Battery buzzwords, decoded for normal driving
If you shop EVs in the U.S. right now, you will run into four terms that get tossed around like everyone has an electrochemistry degree: graphite, nickel, LFP, and NMC. Some of them are materials inside a battery cell. Some are shorthand for an entire battery chemistry. And all of them affect how your EV behaves on a cold morning, at a DC fast charger on a road trip, or sitting at 80 percent in your driveway.
This is the non investor version. No commodity talk, no stock picks. Just what these materials do, why automakers choose them, and how that choice shows up in charging speed, temperature sensitivity, packaging, and day to day ownership.
First, the simple map of an EV battery cell
Most EVs sold in the U.S. use lithium ion batteries.
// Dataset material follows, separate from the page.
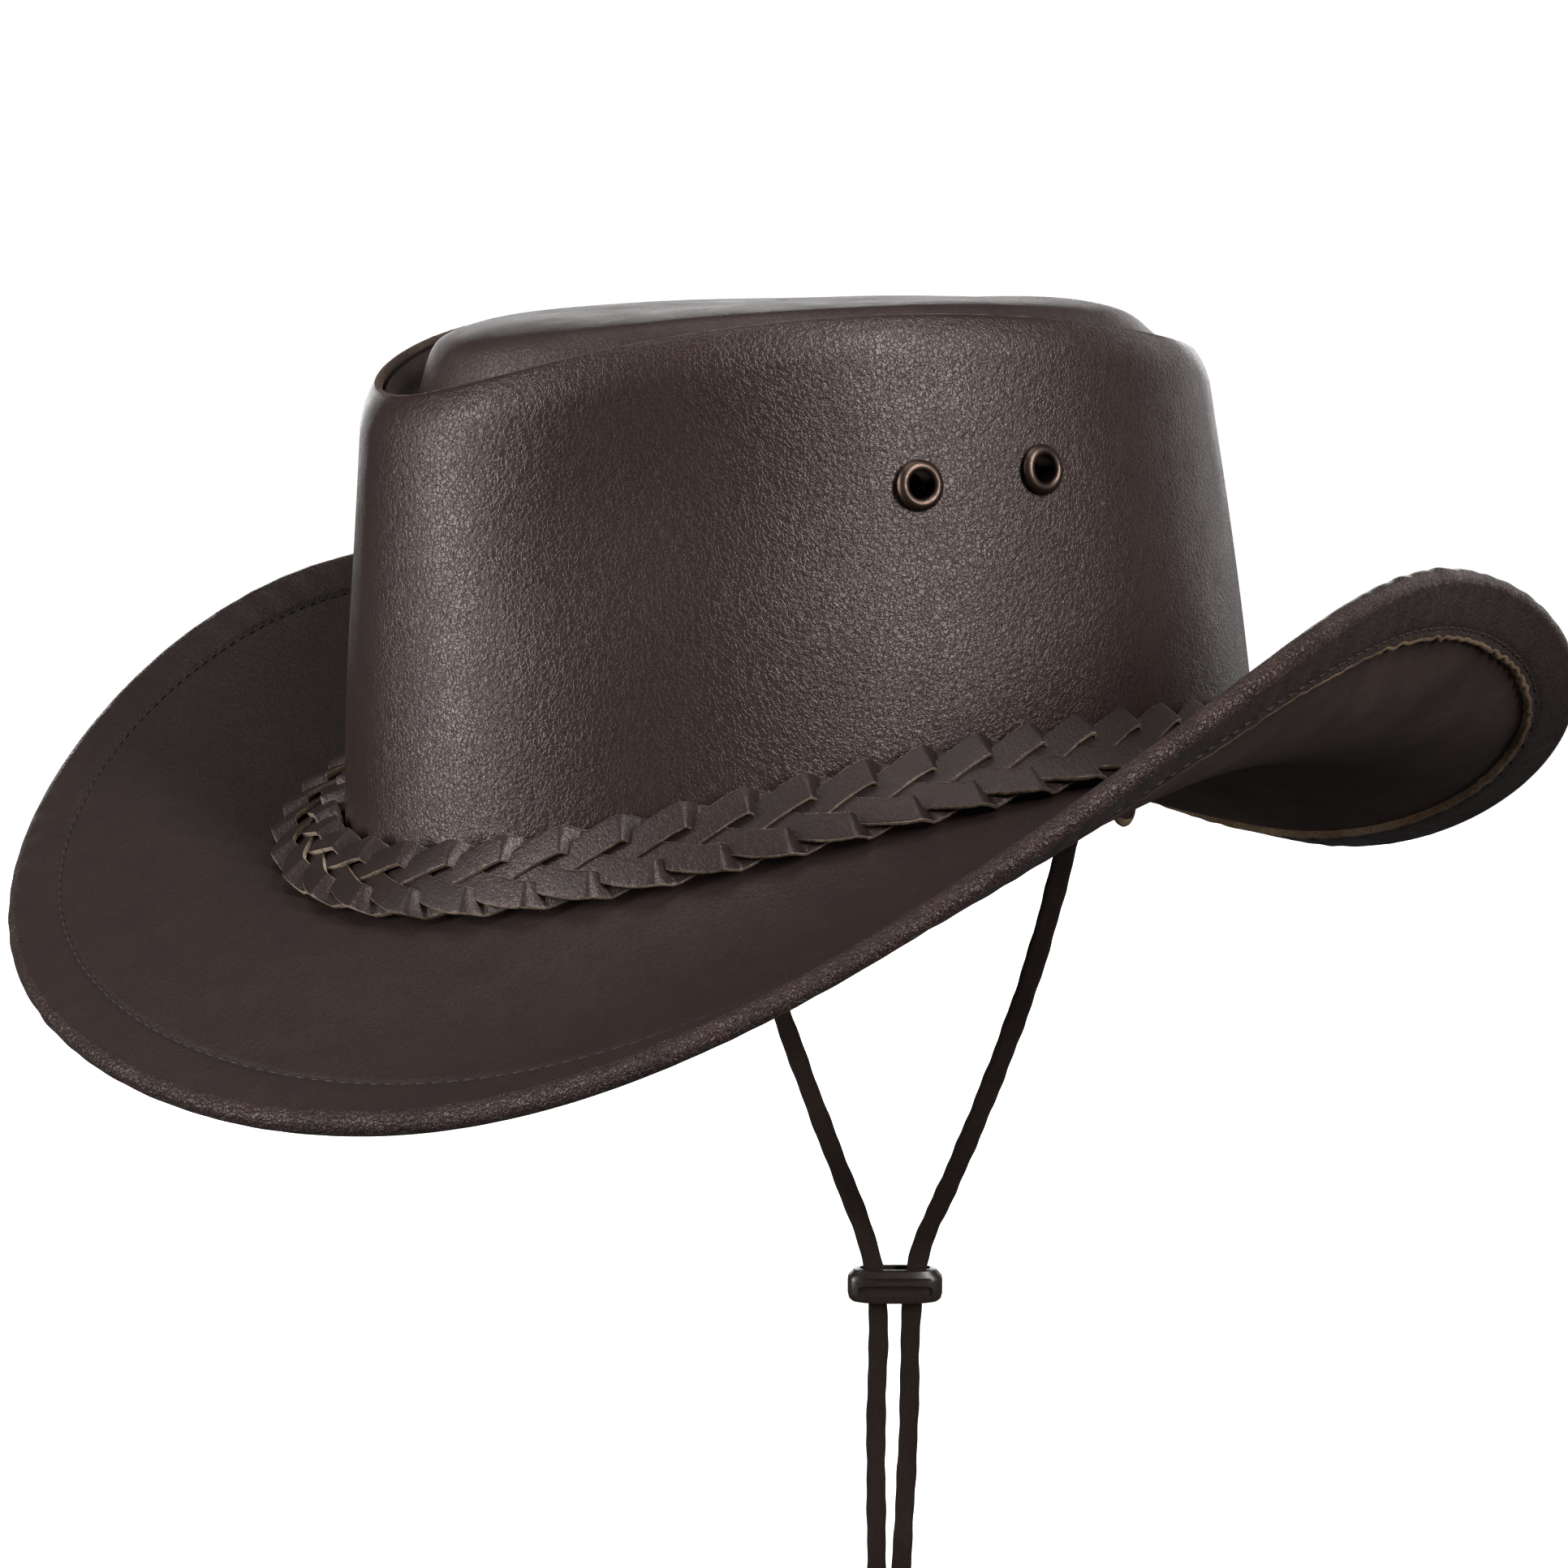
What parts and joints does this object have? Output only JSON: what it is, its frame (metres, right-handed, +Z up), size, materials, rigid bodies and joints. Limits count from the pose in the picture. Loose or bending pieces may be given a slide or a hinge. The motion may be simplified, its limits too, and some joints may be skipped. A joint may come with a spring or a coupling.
{
  "type": "leather bush hat",
  "caption": "Brown leather hat with a raised oval crown, rolled wired brim, plaited leather band, side vents and a chin lace with a slider.",
  "frame": {"origin": "middle of the head opening, on the hat's own level plane at the foot of the crown", "axes": "-Y to the front of the hat, +X to the wearer's left, +Z up for the wearer. The hat is worn tipped forward 7.3 degrees, so its own level plane leans down at the front and the chin lace hangs straight down."},
  "size_m": [0.3073, 0.3434, 0.3356],
  "materials": {
    "crown_leather": "dark brown grained leather with a waxy sheen",
    "brim_leather": "dark brown grained leather above, matte suede below",
    "sweatband_leather": "smooth dark brown leather",
    "plaited_leather": "dark brown straps with pale raw edges",
    "lace_leather": "matte dark brown suede lace",
    "wire": "plain wire",
    "antique_brass": "antique bronze, rolled edges",
    "slider_plastic": "dark brown semi-gloss plastic"
  },
  "bodies": {
    "hat": {"crown_side": "crown_leather", "crown_tip": "crown_leather", "brim": "brim_leather", "brim_wire": "wire", "sweatband": "sweatband_leather", "hatband": "plaited_leather", "hatband_keeper": "plaited_leather", "lace_anchor_left": "lace_leather", "lace_anchor_right": "lace_leather", "vent_eyelet_left_front": "antique_brass", "vent_eyelet_right_front": "antique_brass", "vent_eyelet_left_back": "antique_brass", "vent_eyelet_right_back": "antique_brass", "vent_washer_left_front": "antique_brass", "vent_washer_right_front": "antique_brass", "vent_washer_left_back": "antique_brass", "vent_washer_right_back": "antique_brass"},
    "chin_cord": {"chin_lace_left": "lace_leather", "chin_lace_right": "lace_leather", "lace_end_knot": "lace_leather"},
    "slider": {"chin_slider": "slider_plastic"}
  },
  "joints": [
    {"name": "chin_swing", "type": "hinge", "parent": "hat", "child": "chin_cord", "pos_m": [0, 0.0167, 0.0043], "axis": [1, 0, 0], "range_deg": [-35, 35]},
    {"name": "slider_slide", "type": "slide", "parent": "chin_cord", "child": "slider", "axis": [0, 0, 1], "range_m": [-0.078, 0.06], "deforming": ["chin_lace_left", "chin_lace_right"]}
  ]
}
Inside each cell you have:
Cathode: where a lot of the cost and energy density comes from. This is where LFP and NMC live as chemistry names.
Anode: commonly graphite today. Silicon is often blended in small amounts, but graphite is still the workhorse.
Electrolyte and separator: the ion highway and the safety layer that keeps electrodes from touching.
The cathode chemistry is usually what people mean when they say “LFP” or “NMC.” Nickel is part of many NMC cathodes. Graphite is mostly about the anode side.
Graphite: the quiet workhorse (and why it matters when you fast charge)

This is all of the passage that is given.